The bell tower is original 14th century. The remainder was rebuilt in 1954, after being destroyed by a bomb, and subsequent fire, on 15th June 1940, during World War 2.

The current church is dedicated to Joan of Arc. The information leaflet informs us, there have been three previous religious buildings on this site.

The first, a chapel, was built along with a castle, in the 9th century, by order of Emperor Charlemagne.

In 1514, the royal collegiate church, dedicated to Saint Stephen and built by order of Anne de Beaujeu, Countess of Gien, daughter of King Louis 19th. The 14th century bell tower was retained. This church was damaged during the French Revolution, and deconsecrated in 1828.

In 1832, the church dedicated to Saint Peter was opened on the site, still with the 14th century bell tower.

The main part of the church is now built in brick. Actually, according to the information leaflet, it is built in reinforced concrete, and clad with bricks. Perhaps they are not taking any chances this time.

Hey!, you get everything with me, Geography lessons, History lessons, there is no end to it!

If you come this way, the “Pause Cafe”, in the traffic free main street, have free wifi, plus cold beer of course.

Whilst we were sitting at the Pause Cafe, Kathleen remarked that it felt oppresively hot, as if thunder was due, sure enough by 20:00, we had a thunderstorm, tried to capture the lightning, but only managed the rain drops!

I do not know if thunderstorms are to be expected at this time of year in France, but we do seem to have had quite a few. Always short and sharp fortunately. I wonder if it is associated with the ash cloud from the Icelandic Volcano?

Sunday, Kathleen is up abnormally early and going through the hair washing ritual, prior to going to church.
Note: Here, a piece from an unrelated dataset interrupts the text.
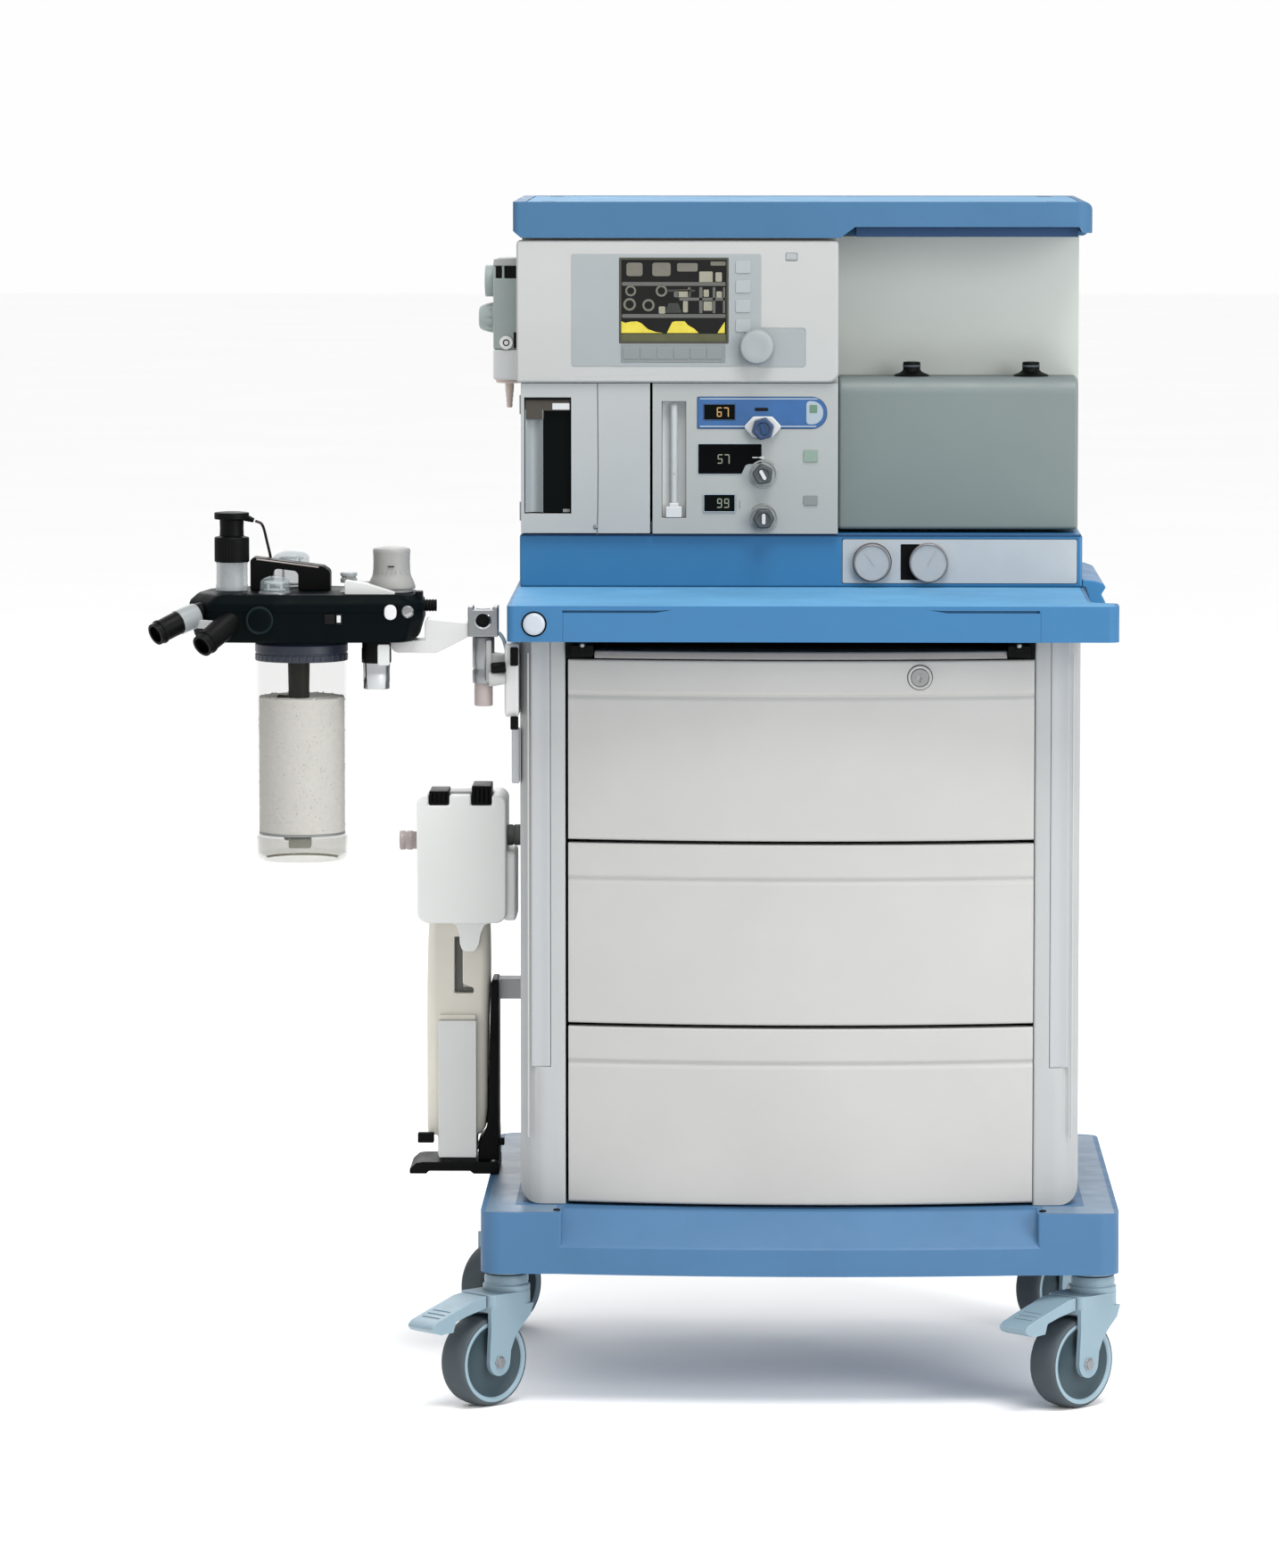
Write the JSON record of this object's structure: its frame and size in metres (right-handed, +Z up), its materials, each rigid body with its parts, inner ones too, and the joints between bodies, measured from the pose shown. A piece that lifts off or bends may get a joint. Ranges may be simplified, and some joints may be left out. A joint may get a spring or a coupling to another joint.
{
  "type": "anesthesia machine",
  "caption": "Wheeled anesthesia machine with drawers, monitor, flow controls, vaporizer bay and a swing-out breathing system.",
  "frame": {"origin": "bottom centre of the whole machine's box, on the floor", "axes": "+Z up, the front faces -Y, +X is the machine's right as seen from the front"},
  "size_m": [1.091, 0.7422, 1.353],
  "materials": {
    "absorber_canister": "clear over white granules",
    "air_knob": "satin",
    "apl_knob": "satin",
    "aux_flow_knob": "satin",
    "aux_flow_unit": "satin",
    "bag_port": "polished",
    "base_frame": "satin, moulded",
    "bay_panel": "satin",
    "block_handle": "matt",
    "brake_pedal_front_left": "satin",
    "brake_pedal_front_right": "satin",
    "breathing_arm": "powder coated",
    "breathing_block": "satin",
    "cabinet_back": "satin",
    "door_window": "smoked",
    "drawer_bottom": "satin",
    "drawer_lock": "satin",
    "drawer_middle": "satin",
    "drawer_top": "satin",
    "flow_panel": "satin",
    "flow_tube": "clear",
    "flush_button": "satin",
    "fork_back_left": "painted",
    "fork_back_right": "painted",
    "fork_front_left": "painted",
    "fork_front_right": "painted",
    "gas_inlet_block": "satin",
    "gauge_left": "satin",
    "gauge_panel": "satin",
    "gauge_right": "satin",
    "head_shell": "satin",
    "menu_knob": "satin",
    "monitor_housing": "satin",
    "monitor_screen": "glossy",
    "nitrous_knob": "satin",
    "oxygen_knob": "satin",
    "oxygen_sensor": "satin",
    "pivot_bracket": "satin",
    "power_inlet": "matt",
    "riser": "satin",
    "scavenger_chamber": "satin",
    "scavenger_housing": "satin",
    "scavenger_stand": "matt",
    "sensor_cable": "matt",
    "side_panel_left": "satin",
    "side_panel_right": "satin",
    "side_rail": "powder coated",
    "top_cap": "satin, moulded",
    "tray_guide": "matt",
    "vaporizer_manifold": "satin",
    "vaporizer_peg_left": "satin",
    "vaporizer_peg_right": "satin",
    "ventilator_cylinder": "satin",
    "ventilator_door": "satin",
    "wheel_back_left": "matt",
    "wheel_back_right": "matt",
    "wheel_front_left": "matt",
    "wheel_front_right": "matt",
    "worktop": "satin, moulded",
    "writing_tray": "satin"
  },
  "bodies": {
    "cart": {"base_frame": "base_frame", "side_panel_left": "side_panel_left", "side_panel_right": "side_panel_right", "cabinet_back": "cabinet_back", "tray_guide": "tray_guide", "worktop": "worktop", "riser": "riser", "gauge_panel": "gauge_panel", "gauge_left": "gauge_left", "gauge_right": "gauge_right", "side_rail": "side_rail", "head_shell": "head_shell", "monitor_housing": "monitor_housing", "monitor_screen": "monitor_screen", "flow_panel": "flow_panel", "flow_tube": "flow_tube", "ventilator_cylinder": "ventilator_cylinder", "bay_panel": "bay_panel", "vaporizer_manifold": "vaporizer_manifold", "vaporizer_peg_left": "vaporizer_peg_left", "vaporizer_peg_right": "vaporizer_peg_right", "top_cap": "top_cap", "aux_flow_unit": "aux_flow_unit", "gas_inlet_block": "gas_inlet_block", "power_inlet": "power_inlet", "pivot_bracket": "pivot_bracket", "scavenger_housing": "scavenger_housing", "scavenger_chamber": "scavenger_chamber", "scavenger_stand": "scavenger_stand"},
    "caster_front_left": {"fork_front_left": "fork_front_left"},
    "wheel_front_left": {"wheel_front_left": "wheel_front_left"},
    "pedal_front_left": {"brake_pedal_front_left": "brake_pedal_front_left"},
    "caster_front_right": {"fork_front_right": "fork_front_right"},
    "wheel_front_right": {"wheel_front_right": "wheel_front_right"},
    "pedal_front_right": {"brake_pedal_front_right": "brake_pedal_front_right"},
    "caster_back_left": {"fork_back_left": "fork_back_left"},
    "wheel_back_left": {"wheel_back_left": "wheel_back_left"},
    "caster_back_right": {"fork_back_right": "fork_back_right"},
    "wheel_back_right": {"wheel_back_right": "wheel_back_right"},
    "drawer_bottom": {"drawer_bottom": "drawer_bottom"},
    "drawer_middle": {"drawer_middle": "drawer_middle"},
    "drawer_top": {"drawer_top": "drawer_top"},
    "lock": {"drawer_lock": "drawer_lock"},
    "tray": {"writing_tray": "writing_tray"},
    "button": {"flush_button": "flush_button"},
    "door": {"ventilator_door": "ventilator_door", "door_window": "door_window"},
    "knob_oxygen": {"oxygen_knob": "oxygen_knob"},
    "knob_air": {"air_knob": "air_knob"},
    "knob_nitrous": {"nitrous_knob": "nitrous_knob"},
    "menu": {"menu_knob": "menu_knob"},
    "aux_knob": {"aux_flow_knob": "aux_flow_knob"},
    "breathing": {"breathing_arm": "breathing_arm", "breathing_block": "breathing_block", "block_handle": "block_handle", "oxygen_sensor": "oxygen_sensor", "sensor_cable": "sensor_cable", "bag_port": "bag_port"},
    "apl": {"apl_knob": "apl_knob"},
    "canister": {"absorber_canister": "absorber_canister"}
  },
  "joints": [
    {"name": "swivel_front_left", "type": "hinge", "parent": "cart", "child": "caster_front_left", "pos_m": [-0.14765, -0.26395, 0.1472], "axis": [0, 0, 1], "continuous": true},
    {"name": "roll_front_left", "type": "hinge", "parent": "caster_front_left", "child": "wheel_front_left", "pos_m": [-0.1724, -0.2887, 0.0515], "axis": [0.7071, -0.7071, 0], "continuous": true},
    {"name": "brake_front_left", "type": "hinge", "parent": "caster_front_left", "child": "pedal_front_left", "pos_m": [-0.18654, -0.30284, 0.118], "axis": [0.7071, -0.7071, 0], "range_deg": [0, 12]},
    {"name": "swivel_front_right", "type": "hinge", "parent": "cart", "child": "caster_front_right", "pos_m": [0.51635, -0.26395, 0.1472], "axis": [0, 0, 1], "continuous": true},
    {"name": "roll_front_right", "type": "hinge", "parent": "caster_front_right", "child": "wheel_front_right", "pos_m": [0.4916, -0.2887, 0.0515], "axis": [0.7071, -0.7071, 0], "continuous": true},
    {"name": "brake_front_right", "type": "hinge", "parent": "caster_front_right", "child": "pedal_front_right", "pos_m": [0.47746, -0.30284, 0.118], "axis": [0.7071, -0.7071, 0], "range_deg": [0, 12]},
    {"name": "swivel_back_left", "type": "hinge", "parent": "cart", "child": "caster_back_left", "pos_m": [-0.14765, 0.26605, 0.1472], "axis": [0, 0, 1], "continuous": true},
    {"name": "roll_back_left", "type": "hinge", "parent": "caster_back_left", "child": "wheel_back_left", "pos_m": [-0.1724, 0.2413, 0.0515], "axis": [0.7071, -0.7071, 0], "continuous": true},
    {"name": "swivel_back_right", "type": "hinge", "parent": "cart", "child": "caster_back_right", "pos_m": [0.51635, 0.26605, 0.1472], "axis": [0, 0, 1], "continuous": true},
    {"name": "roll_back_right", "type": "hinge", "parent": "caster_back_right", "child": "wheel_back_right", "pos_m": [0.4916, 0.2413, 0.0515], "axis": [0.7071, -0.7071, 0], "continuous": true},
    {"name": "slide_drawer_bottom", "type": "slide", "parent": "cart", "child": "drawer_bottom", "axis": [0, -1, 0], "range_m": [0, 0.38]},
    {"name": "slide_drawer_middle", "type": "slide", "parent": "cart", "child": "drawer_middle", "axis": [0, -1, 0], "range_m": [0, 0.38]},
    {"name": "slide_drawer_top", "type": "slide", "parent": "cart", "child": "drawer_top", "axis": [0, -1, 0], "range_m": [0, 0.38]},
    {"name": "turn_lock", "type": "hinge", "parent": "drawer_top", "child": "lock", "pos_m": [0.31835, -0.27015, 0.8246], "axis": [0, 1, 0], "range_deg": [0, 90]},
    {"name": "slide_tray", "type": "slide", "parent": "cart", "child": "tray", "axis": [0, -1, 0], "range_m": [0, 0.3]},
    {"name": "press_flush", "type": "slide", "parent": "cart", "child": "button", "axis": [0, 1, 0], "range_m": [0, 0.004], "stiffness_N_per_m": 600},
    {"name": "open_door", "type": "hinge", "parent": "cart", "child": "door", "pos_m": [-0.13785, -0.00935, 1.058], "axis": [0, 0, -1], "range_deg": [0, 110]},
    {"name": "turn_oxygen", "type": "hinge", "parent": "cart", "child": "knob_oxygen", "pos_m": [0.14095, -0.03395, 1.0927], "axis": [0, 1, 0], "range_deg": [0, 340]},
    {"name": "turn_air", "type": "hinge", "parent": "cart", "child": "knob_air", "pos_m": [0.14095, -0.03395, 1.04], "axis": [0, 1, 0], "range_deg": [0, 340]},
    {"name": "turn_nitrous", "type": "hinge", "parent": "cart", "child": "knob_nitrous", "pos_m": [0.14195, -0.03395, 0.9893], "axis": [0, 1, 0], "range_deg": [0, 340]},
    {"name": "turn_menu", "type": "hinge", "parent": "cart", "child": "menu", "pos_m": [0.13365, -0.03935, 1.1868], "axis": [0, 1, 0], "continuous": true},
    {"name": "turn_aux", "type": "hinge", "parent": "cart", "child": "aux_knob", "pos_m": [-0.17305, 0.08605, 1.216], "axis": [1, 0, 0], "range_deg": [0, 340]},
    {"name": "swing_arm", "type": "hinge", "parent": "cart", "child": "breathing", "pos_m": [-0.17365, -0.22895, 0.8675], "axis": [0, 0, 1], "range_deg": [-45, 55]},
    {"name": "turn_apl", "type": "hinge", "parent": "breathing", "child": "apl", "pos_m": [-0.27715, -0.22895, 0.9212], "axis": [0, 0, 1], "range_deg": [0, 300]},
    {"name": "twist_canister", "type": "hinge", "parent": "breathing", "child": "canister", "pos_m": [-0.37935, -0.22895, 0.614], "axis": [0, 0, 1], "range_deg": [0, 45]}
  ]
}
I obtain an English newspaper, and catch up with the news, after church, we have lunch in the restaurant at the campsite.
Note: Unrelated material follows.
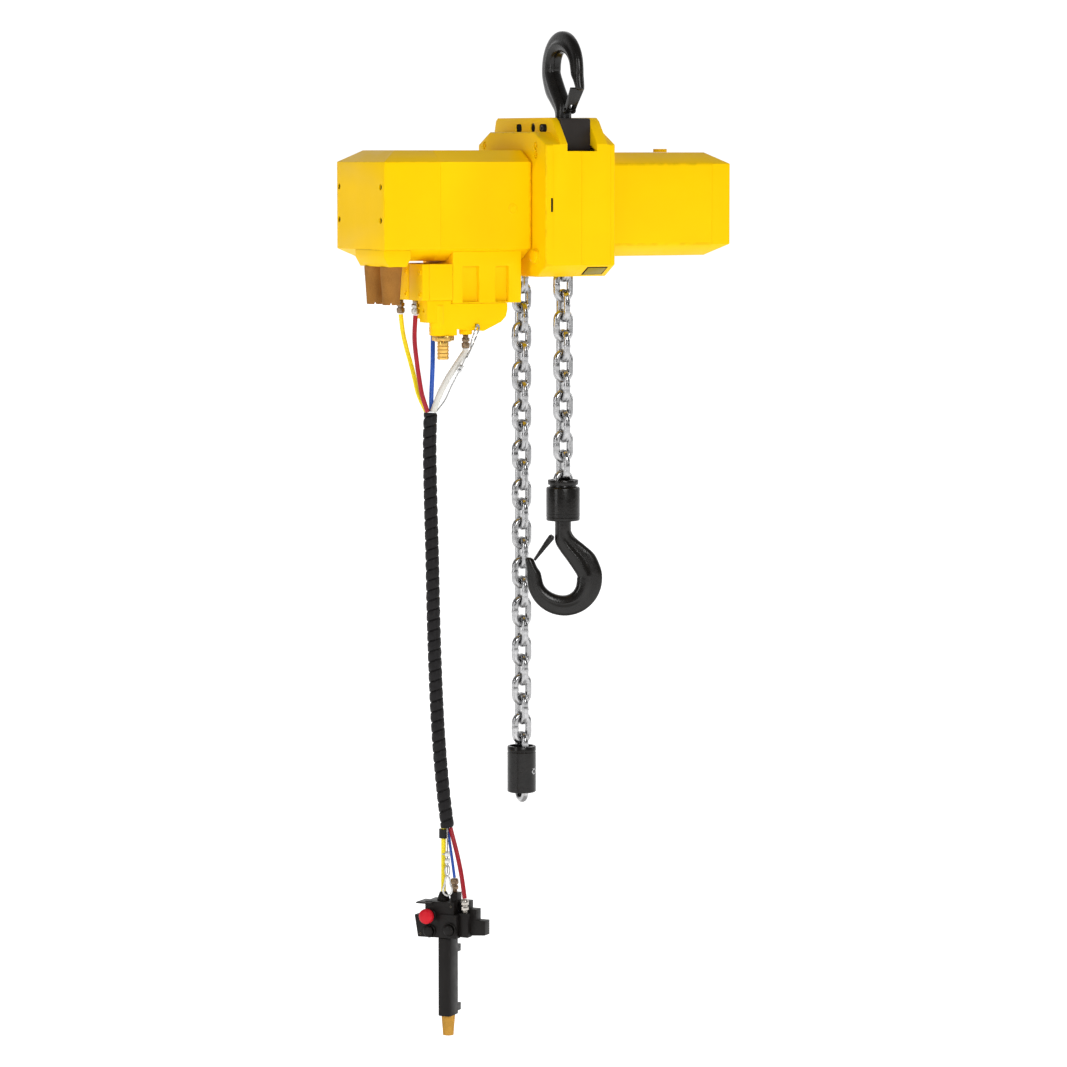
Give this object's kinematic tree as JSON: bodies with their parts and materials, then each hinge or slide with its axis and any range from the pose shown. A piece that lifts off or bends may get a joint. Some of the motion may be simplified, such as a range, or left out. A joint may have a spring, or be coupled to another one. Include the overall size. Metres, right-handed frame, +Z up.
{
  "type": "chain hoist",
  "caption": "Compressed-air chain hoist with swivel suspension hook, load hook on a link chain, chain stop, exhaust silencers and a hose-fed pendant control.",
  "frame": {"origin": "seat of the suspension hook, on the vertical load line", "axes": "+X along the body from the motor to the gear end, +Y from the load chain to the slack chain, +Z up"},
  "size_m": [0.724, 0.264, 1.851],
  "materials": {
    "yellow_paint": "glossy two-pack enamel on cast metal",
    "black_steel": "black enamelled forged steel",
    "bright_steel": "bright zinc-plated steel",
    "machined_steel": "machined steel",
    "black_plastic": "black moulded plastic, satin",
    "nickel": "nickel-plated brass",
    "brass": "polished brass",
    "sintered_bronze": "sintered bronze, matte",
    "red_button": "red moulded plastic",
    "hose_yellow": "extruded tube, satin",
    "hose_red": "extruded tube, satin",
    "hose_blue": "extruded tube, satin",
    "hose_white": "extruded tube, satin",
    "sleeve": "black spiral wrap"
  },
  "bodies": {
    "frame": {"centre_housing_left": "yellow_paint", "centre_housing_right": "yellow_paint", "motor_flange": "yellow_paint", "gear_flange": "yellow_paint", "motor_housing": "yellow_paint", "motor_end_cover": "yellow_paint", "gear_housing": "yellow_paint", "gear_end_cap": "yellow_paint", "oil_plug": "yellow_paint", "suspension_bracket": "black_plastic", "suspension_pin": "bright_steel", "exhaust_manifold": "yellow_paint", "silencer_front": "sintered_bronze", "silencer_rear": "sintered_bronze", "valve_casing": "yellow_paint", "valve_lower_casing": "yellow_paint", "pilot_block_front": "yellow_paint", "pilot_block_rear": "yellow_paint", "inlet_barb": "brass", "fitting_yellow": "nickel", "fitting_red": "nickel", "fitting_blue": "nickel", "fitting_white": "nickel", "motor_cylinder": "machined_steel", "planetary_cartridge": "machined_steel", "hose_yellow_upper": "hose_yellow", "hose_red_upper": "hose_red", "hose_blue_upper": "hose_blue", "hose_white_upper": "hose_white", "strain_wire_upper": "bright_steel"},
    "top_hook": {"top_hook": "black_steel"},
    "top_latch": {"top_latch": "black_steel"},
    "load_line": {"load_chain": "bright_steel", "hook_block": "black_steel", "hook_block_cap": "black_steel"},
    "load_hook": {"load_hook": "black_steel"},
    "load_latch": {"load_latch": "black_steel"},
    "slack_line": {"slack_chain": "bright_steel", "chain_stop": "black_steel", "stop_screw": "bright_steel"},
    "load_wheel": {"load_wheel": "machined_steel", "wheel_chain": "bright_steel"},
    "motor_rotor": {"rotor_shaft": "machined_steel", "brake_disc": "machined_steel"},
    "pendant": {"pendant_head": "black_plastic", "pendant_valve_block": "black_plastic", "pendant_grip": "black_plastic", "pendant_hose_boot": "black_plastic", "pendant_silencer": "sintered_bronze", "pendant_red_fitting": "nickel", "pendant_blue_fitting": "nickel", "hose_sleeve": "sleeve", "hose_yellow_lower": "hose_yellow", "hose_red_lower": "hose_red", "hose_blue_lower": "hose_blue", "strain_wire_lower": "bright_steel", "snap_hook": "bright_steel"},
    "emergency_stop": {"emergency_stop": "red_button"},
    "up_button": {"up_button": "black_plastic"},
    "down_button": {"down_button": "black_plastic"}
  },
  "joints": [
    {"name": "top_hook_swivel", "type": "hinge", "parent": "frame", "child": "top_hook", "pos_m": [0, 0, -0.12], "axis": [0, 0, 1], "continuous": true},
    {"name": "top_latch_hinge", "type": "hinge", "parent": "top_hook", "child": "top_latch", "pos_m": [0, -0.0225, -0.10669], "axis": [-1, 0, 0], "range_deg": [0, 40], "stiffness_Nm_per_rad": 0.5, "springref_deg": -17.19},
    {"name": "load_lift", "type": "slide", "parent": "frame", "child": "load_line", "axis": [0, 0, 1], "range_m": [-0.115, 0.08], "deforming": ["load_chain", "wheel_chain"]},
    {"name": "load_hook_swivel", "type": "hinge", "parent": "load_line", "child": "load_hook", "pos_m": [0, 0, -0.863], "axis": [0, 0, 1], "continuous": true},
    {"name": "load_latch_hinge", "type": "hinge", "parent": "load_hook", "child": "load_latch", "pos_m": [-0.01977, 0.01074, -0.896], "axis": [-0.4772, -0.8788, 0], "range_deg": [0, 40], "stiffness_Nm_per_rad": 0.5, "springref_deg": -17.19},
    {"name": "slack_run", "type": "slide", "parent": "frame", "child": "slack_line", "axis": [0, 0, 1], "range_m": [-0.12, 0.12], "deforming": ["slack_chain"]},
    {"name": "load_wheel_turn", "type": "hinge", "parent": "frame", "child": "load_wheel", "pos_m": [0, 0.081, -0.2795], "axis": [1, 0, 0], "range_deg": [-60, 85], "deforming": ["wheel_chain"]},
    {"name": "motor_turn", "type": "hinge", "parent": "frame", "child": "motor_rotor", "pos_m": [0, 0.081, -0.2795], "axis": [1, 0, 0], "range_deg": [-288, 413]},
    {"name": "pendant_swing", "type": "hinge", "parent": "frame", "child": "pendant", "pos_m": [-0.188, 0.025, -0.497], "axis": [1, 0, 0], "range_deg": [-20, 20], "deforming": ["hose_yellow_upper", "hose_red_upper", "hose_blue_upper", "hose_white_upper", "strain_wire_upper"]},
    {"name": "emergency_stop_push", "type": "slide", "parent": "pendant", "child": "emergency_stop", "axis": [0.8039, 0.5948, 0], "range_m": [0, 0.006]},
    {"name": "up_button_push", "type": "slide", "parent": "pendant", "child": "up_button", "axis": [0.8039, 0.5948, 0], "range_m": [0, 0.004], "stiffness_N_per_m": 400, "springref_m": -0.002},
    {"name": "down_button_push", "type": "slide", "parent": "pendant", "child": "down_button", "axis": [0.8039, 0.5948, 0], "range_m": [0, 0.004], "stiffness_N_per_m": 400, "springref_m": -0.002}
  ],
  "couplings": [
    {"joint": "slack_run", "follows": "load_lift", "ratio": -1},
    {"joint": "load_wheel_turn", "follows": "load_lift", "rad_per_m": -12.467},
    {"joint": "motor_turn", "follows": "load_lift", "rad_per_m": -62.333}
  ]
}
There are several promising cycle rides signposted from here. One in particular to Briare looks good. But there is no chance of getting Kathleen on a bicycle on the same day she has washed her hair. We will have to save that for next time we pass this way.

Believe it or not, after a hot and sunny day, another thunderstorm at 18:00, which lasts for an hour, and then clears into a beautiful evening.

We leave Gien on Monday morning, and head towards Chartres. This is a route we have not used for some time (N154), Chartres, Dreux, Evereux, and ultimately on past Rouen. But for today, we stop off at Brezolles, to do another night at an Aire.

Brezolles, All the Aires France 3rd edition Page 196, N48 41.450’ E001 04.183’

When we arrive, at about 15:00, only two other French vans here.

By 20:00, there are eight French vans, us, and one other British van.

There is no electricity, only fresh water, and waste disposal,, both free.

It is a pleasant spot, near the road, but not too noisy, and the traffic diminishes to almost nothing overnight.

The town has a bar and shops, and although (like us) it is probably passed it’s best before date, it is quite picturesque (the town, that is).

Kathleen tested out the toilet, and it is a “real” toilet, no complaints on that score.

As we walked into town, there was a bit of excitement!, everyone is out on the street to watch.

A really large load (it is the blade from a wind turbine), was guided through the village by an escort of two motorcycle police.

As you can see from the picture, this thing is massive.

It gets stuck and cannot move forward at this point, because of a car which had been coming in the opposite direction.

The police motorcyclist instructs the car driver to move onto the pavement, until he is almost touching the window of the shop, and the driver of the large load managed to squeeze past.

Just as well, I would not like to contemplate reversing that thing!

Job done, and like police everywhere, they just rode off and left the chaos of traffic behind them, to sort itself out.

There is a church in the village, but it does not appear to be in use. I say that, because the door does not appear to have been opened for about a hundred years!

In common with almost all French villages, however, the clock works, and chimes every hour. This one is rather amusing, since it plays a little tune (oh Claire de la lunar, we think it was). As you may guess from the last remark, “tune” is perhaps an optimistic description.

The good news is, the chimes stop over night. Whoever looks after it, must be an early riser, because the chimes begin again at seven o’clock in the morning.

On the few occasions we have used aires, we have noticed, the French seem to retire early (ie by 22:00), I would therefore expect them to be first up, but no, quite often we are up, ready and away before they have even put in an appearance. Today is different, one of the French is up and on his way by 08:30, by which time I am just starting my chores (ie empty the rubbish, dispose of Kathleen’s empty gin bottle, etc).

Tuesday, lunch time, and we arrive at one of our old favourite sites, but which we have not visited for a couple of years.

Neufchatel-en-Bray, Camping Sainte Claire, ASCI2011-974

We have sung the praises of this site before:

• It is beautifully kept.

• It is only about a mile off the “free” motorway (A28), which takes you toward Calais/Dunkirk.

• You can make Calais/Dunkirk in only 2 – 3 hours, so it is plausible to stay here before catching the ferry, or as a first stop off the ferry.

• There is a choice of three supermarkets (Le Clerc, Lidl, and Aldi) all within walking distance.

• There is a church in walking/cycling distance.

• There is a cycle track at the gate, running to Dieppe in one direction, if you feel that energetic and Les Forges d’Eau in the other.

• It is only 11Euro (£10) a night.

Phew!, sorry, that is a massive post. But we have had no reliable internet for almost a week.

This site did not have internet, last time we were here, but, now true to form, he has done it well. Only 3Euro for 24 hours, and the speed is superb. The wifi covers only 80% of the site, but if you are out of range, he has provided a little "office", with seats and power points, where you can bring your laptop to.